• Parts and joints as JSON:
_____
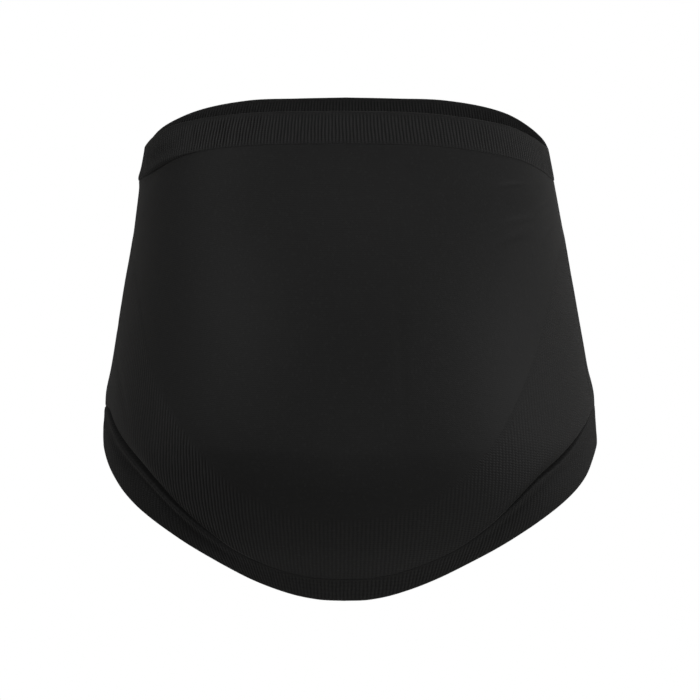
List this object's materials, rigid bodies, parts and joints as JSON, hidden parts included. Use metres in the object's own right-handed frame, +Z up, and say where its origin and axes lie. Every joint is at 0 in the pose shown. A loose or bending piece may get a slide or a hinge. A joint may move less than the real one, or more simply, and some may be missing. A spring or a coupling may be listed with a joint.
{
  "type": "maternity support belt",
  "caption": "Seamless knitted tube worn round a pregnant belly, with ribbed edges, a plain belly panel and a ribbed sling under it.",
  "frame": {"origin": "on the wearer's axis at the hip line, where the belt sits", "axes": "+Z up along the wearer's axis, -Y towards the wearer's front, +X towards the wearer's left"},
  "size_m": [0.3566, 0.2942, 0.3475],
  "materials": {
    "rib_knit": "matt one by one rib, black",
    "jersey_knit": "matt fine plain jersey, black",
    "support_knit": "matt firm mock rib, black"
  },
  "bodies": {
    "root": {"waistband": "rib_knit", "belly_panel": "jersey_knit", "support_sling": "support_knit", "hem_band": "rib_knit"}
  },
  "joints": []
}
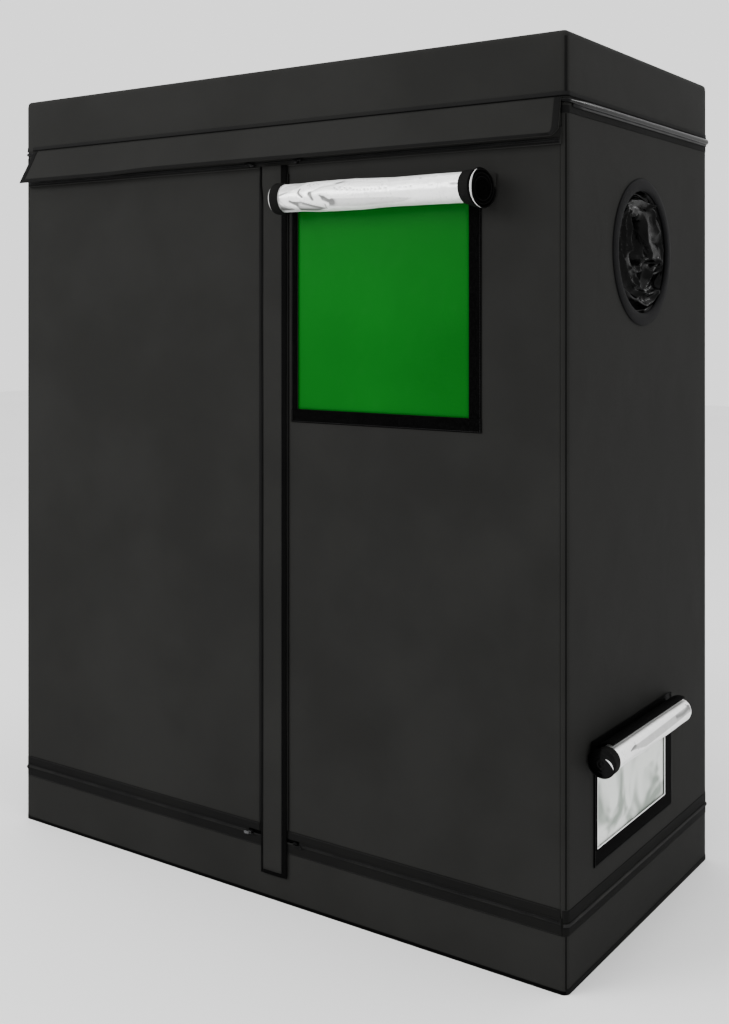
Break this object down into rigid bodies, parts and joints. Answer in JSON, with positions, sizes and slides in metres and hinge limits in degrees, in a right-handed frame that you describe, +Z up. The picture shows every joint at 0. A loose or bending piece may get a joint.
_____
• Task to carry out: Output the listing above word for word.

• Full output:
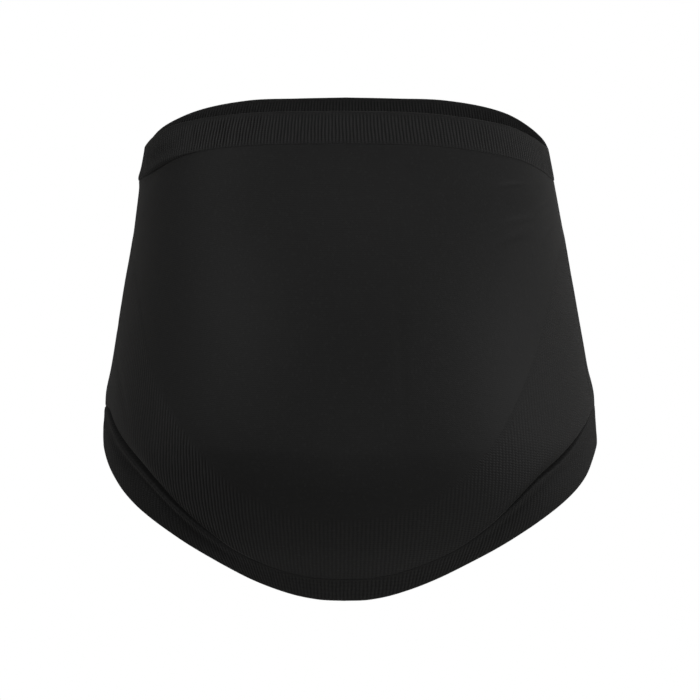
List this object's materials, rigid bodies, parts and joints as JSON, hidden parts included. Use metres in the object's own right-handed frame, +Z up, and say where its origin and axes lie. Every joint is at 0 in the pose shown. A loose or bending piece may get a slide or a hinge. A joint may move less than the real one, or more simply, and some may be missing. A spring or a coupling may be listed with a joint.
{
  "type": "maternity support belt",
  "caption": "Seamless knitted tube worn round a pregnant belly, with ribbed edges, a plain belly panel and a ribbed sling under it.",
  "frame": {"origin": "on the wearer's axis at the hip line, where the belt sits", "axes": "+Z up along the wearer's axis, -Y towards the wearer's front, +X towards the wearer's left"},
  "size_m": [0.3566, 0.2942, 0.3475],
  "materials": {
    "rib_knit": "matt one by one rib, black",
    "jersey_knit": "matt fine plain jersey, black",
    "support_knit": "matt firm mock rib, black"
  },
  "bodies": {
    "root": {"waistband": "rib_knit", "belly_panel": "jersey_knit", "support_sling": "support_knit", "hem_band": "rib_knit"}
  },
  "joints": []
}
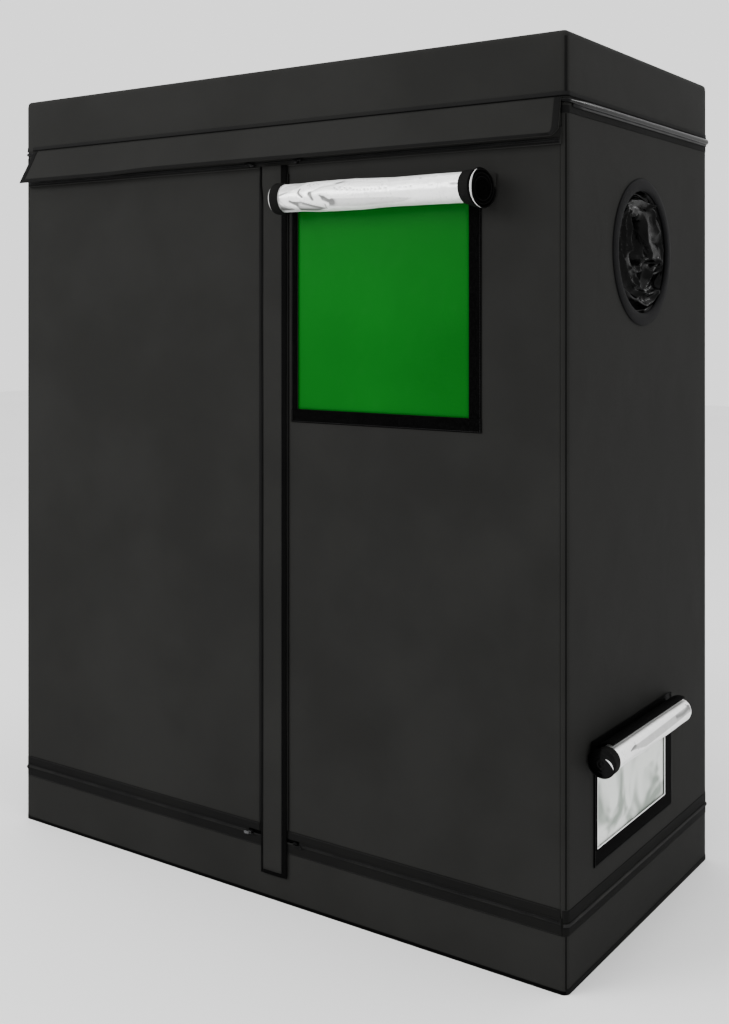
Break this object down into rigid bodies, parts and joints. Answer in JSON, with positions, sizes and slides in metres and hinge limits in degrees, in a right-handed frame that you describe, +Z up. The picture shows every joint at 0. A loose or bending piece may get a joint.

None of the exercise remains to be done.